Another year of low-inflation in the developed countries

In 2016, consumer price inflation will remain under 2.0% in most developed economies. The slowdown in China and other emerging markets will keep international demand sluggish, and continue pushing commodity and manufacturing equipment prices down. Slow GDP growth in all major economies will also result in lower demand for final goods, dampening their prices. Oil prices are also unlikely to see a significant upturn, with OPEC failing to agree on limiting supply in the December 2015 Vienna meeting and Iran re-joining the international oil market, combined with the above mentioned demand side factors. Furthermore, improving technologies of some products, such as smartphones, has allowed their prices to decrease. As a consequence of these supply and demand factors the expectations of lower inflation are formed, which are partially self-fulfilling and contribute to lower inflation in the short-term. As consumers expect prices to remain low, some purchases are being postponed for later, dampening aggregate demand and halting price increases. This is why lifting the inflation to the healthy 2.0% level will remain a major challenge for the central banks in 2016. For example, for this same reason the FED interest rate rise in 2016 will be very moderate and gradual in the upcoming year.

Annual CPI Inflation in Eurozone and USA: 2011-2016


Source: Euromonitor International from national statistics

Note: Forecast period starts in 2015

Developed economies growing faster

Most of the developed economies are expected to grow slightly faster in 2016. While the USA has demonstrated stronger growth already in 2015, the eurozone is also expected to do better in 2016. Growth is expected to improve mostly due to recovering confidence and increasing domestic demand, in particular private consumption. An important factor for consumption and GDP growth will be slow but steady labour market improvements. Consumers in these countries will also benefit from low energy costs, allowing them to spend extra on other goods and services. Low oil prices might also lead to lower production costs and help improve the export competitiveness of manufacturing producers in developed countries. While international trade will face the challenge of decreasing Chinese demand, trade among the developed countries is likely to intensify. Progressing towards the agreement on Transatlantic Trade and Investment Partnership would add significantly to that.

Another positive factor is the continuing low interest rate environment, which should support investment and consumption. Credit conditions in the USA and eurozone have been improving lately and with the most recent quantitative easing in the eurozone, there will be even more money available for investing. However, consumer and business sentiment is the crucial factor here. Without improvement in confidence and expected return on investment, even the most accommodating credit conditions will fail to boost investment.

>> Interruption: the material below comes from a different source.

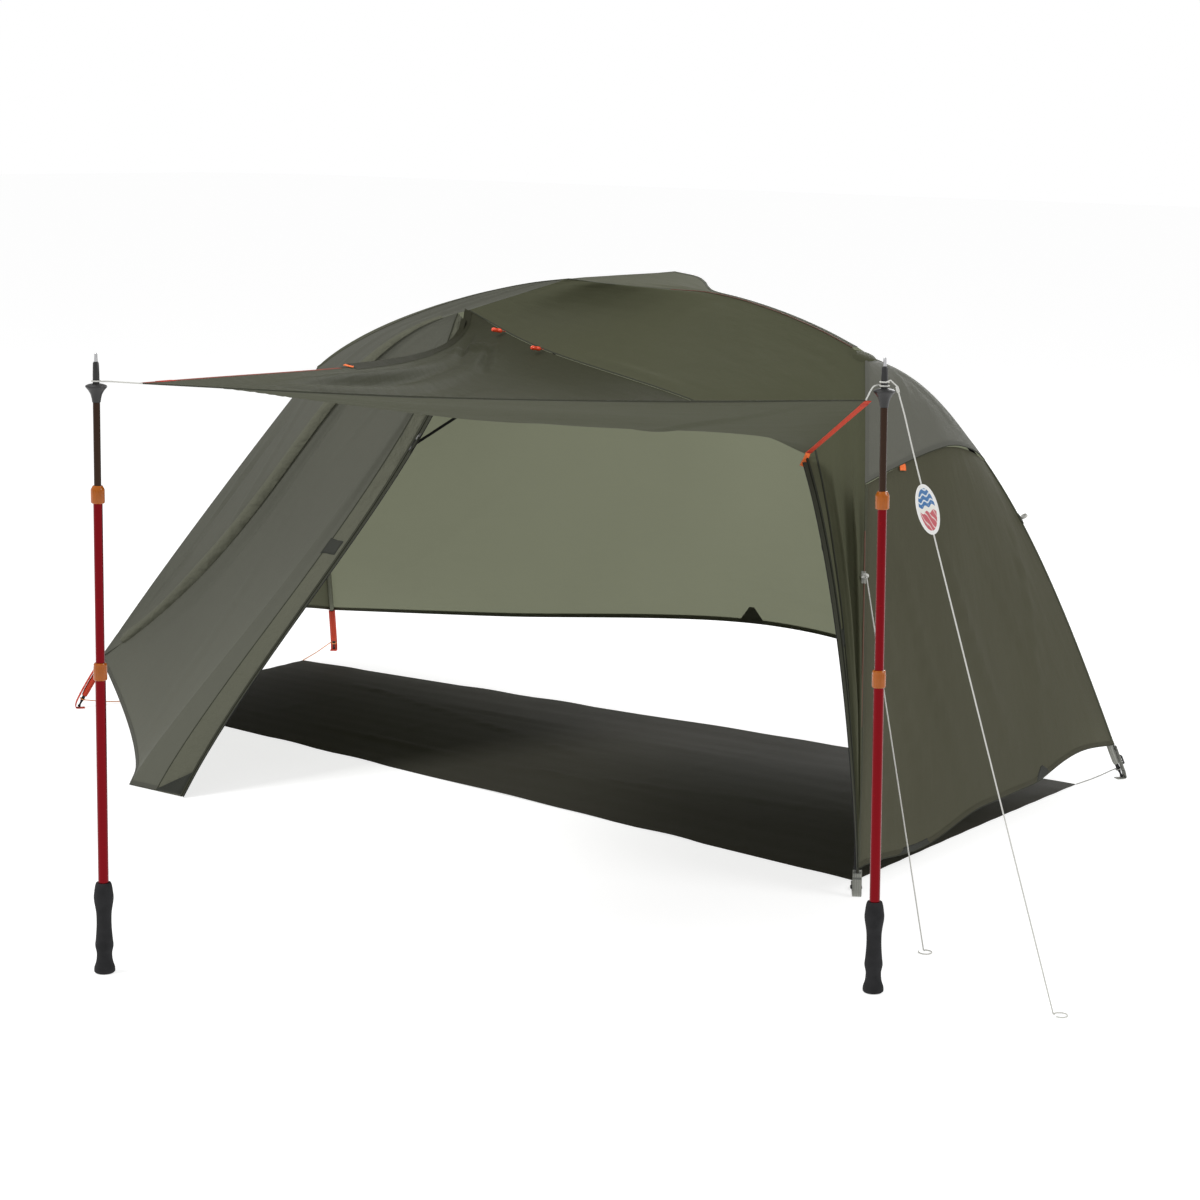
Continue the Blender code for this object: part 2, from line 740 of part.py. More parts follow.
def make_frame():
    """The ridge pole and four legs, each a pole of sections that ferrules join."""
    bm = bmesh.new()
    length = FRAME_RIDGE.length
    joints = [length * (i + 1) / RIDGE_SECTIONS for i in range(RIDGE_SECTIONS - 1)]
    pole_rod(bm, FRAME_RIDGE, HUB_REACH + HUB_GAP, length - HUB_REACH - HUB_GAP, joints)
    add_object("ridge_pole", bm, "pole_black")
    for end, name in ((-1, "foot"), (1, "head")):
        for side, face in ((-1, "front"), (1, "rear")):
            route = FRAME_LEGS[end, side]
            length = route.length
            tip = [(length - TIP_LENGTH * 0.6, TIP_NECK_RADIUS),
                   (length - TIP_LENGTH * 0.3, TIP_NECK_RADIUS),
                   (length - TIP_LENGTH * 0.2, TIP_RADIUS),
                   (length - TIP_LENGTH * 0.05, TIP_RADIUS),
                   (length, TIP_RADIUS * 0.6)]
            bm = bmesh.new()
            pole_rod(bm, route, HUB_REACH + HUB_GAP, length - TIP_LENGTH, [length / 2], tip)
            add_object(f"leg_{name}_{face}", bm, "pole_black")
    make_hub("foot_hub", -1)
    make_hub("head_hub", 1)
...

Annual Real GDP Growth in the Eurozone and USA: 2011-2016

Annual Real GDP growth in eurozone and USA 2011-2016

Source: Euromonitor International from national statistics

Note: Forecast period starts in 2015

The slowdown in major emerging markets will persist

China will continue its transition to more consumption-driven growth. We forecast 6.3% real GDP growth for 2016, but the risks are tilted downwards. With the uncertainty surrounding Chinese GDP measures, it is likely that the Chinese economy will show significantly lower growth in 2016.

The most troubled emerging markets – Russia and Brazil – will continue on a downward path, with their recessions only likely to bottom out in late 2016-early 2017. In general, economic reforms and political issues will be decisive for these countries. External conditions will remain disadvantageous – commodities and oil prices are expected to stay low and foreign demand will continue to be subdued.

With Argentina experiencing near stagnation (Euromonitor forecast is 0.8% real GDP growth in 2016) and Brazil in recession, the region as a whole will have another difficult year. Most Latin American countries will continue to grow at a 2-3% pace – a sluggish development for these economies, which previously saw their real GDP grow in the 5-6% area. Major long-term reforms are needed in most of those countries, in order to return to rapid growth.

The outlook for 2016 is marked with uncertainty and downside risks. While all countries will have to face some challenges, there is an increasing divergence between improving and relatively comfortable developed economies and struggling emerging markets.